The old rancher replied, “Well, I’ll tell you, young feller, I was a little worried about winning that case myself, because that durned bull came home this morning.”


The wedding ceremony – A true story

Here’s what actually happened at my wedding ceremony! Enjoy… Lano, the Proprietor of Discount Invitations

My story begins after the Best Man, Groomsmen and I had arrived at the church. We were all standing around in the Vestry wondering how long it was going to take the girls to show up. I looked down, and to my horror, realized that I had slipped on my deck shoes before going out the door. Everyone had a good laugh at my expense and I dispatched my cousin Glenn (one of my groomsmen) back to my house to get my dress shoes.

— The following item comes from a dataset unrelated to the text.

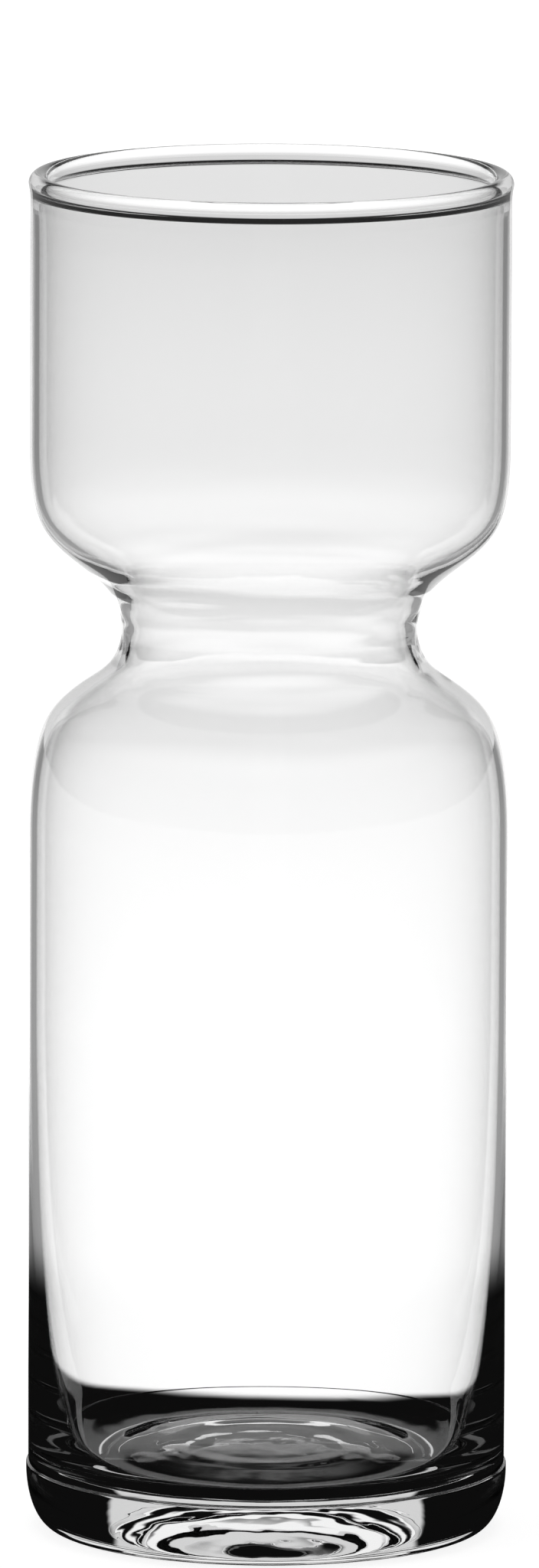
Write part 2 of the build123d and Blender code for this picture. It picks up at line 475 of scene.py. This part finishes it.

The girls arrived and were informed of the delay (at least it was MY fault now). We waited and waited and waited. It was only 4 minutes to our house but after 20 minutes still no Glenn. He finally arrived, screeching up to the church, delivering me my dress shoes. I slipped them on and everything was ready. We went in to the front of the church and waited for my beautiful bride to come down the aisle. Everything was going just great! We got to the part of the ceremony where Brenda and I were to kneel before the Minister. I helped her kneel, then knelt beside her, our backs to the crowd. As soon as I knelt down, I heard a few hushed whispers in the crowd. Then a few more, and a couple of snickers. I thought “Oh great, I split my pants!” I put the inappropriate noise behind me out of my head and concentrated on the task at hand, marrying the woman I loved! When we moved on to the registry signing, I nonchalantly checked the seam. It was fine, no gaping, underwear revealing, tear. Now I was really confused. There was still quite a buzz happening in the pews. It was only after the ceremony that I was clued in to what had happened, and the reason that Glenn had taken so long. It was because he had trouble finding a bottle of White Out. When I knelt down at the front of the church, there, in large white letters, on the bottom of my black soles, were the words “WHY” and “ME!” One word per shoe. I’ll get you Glenn!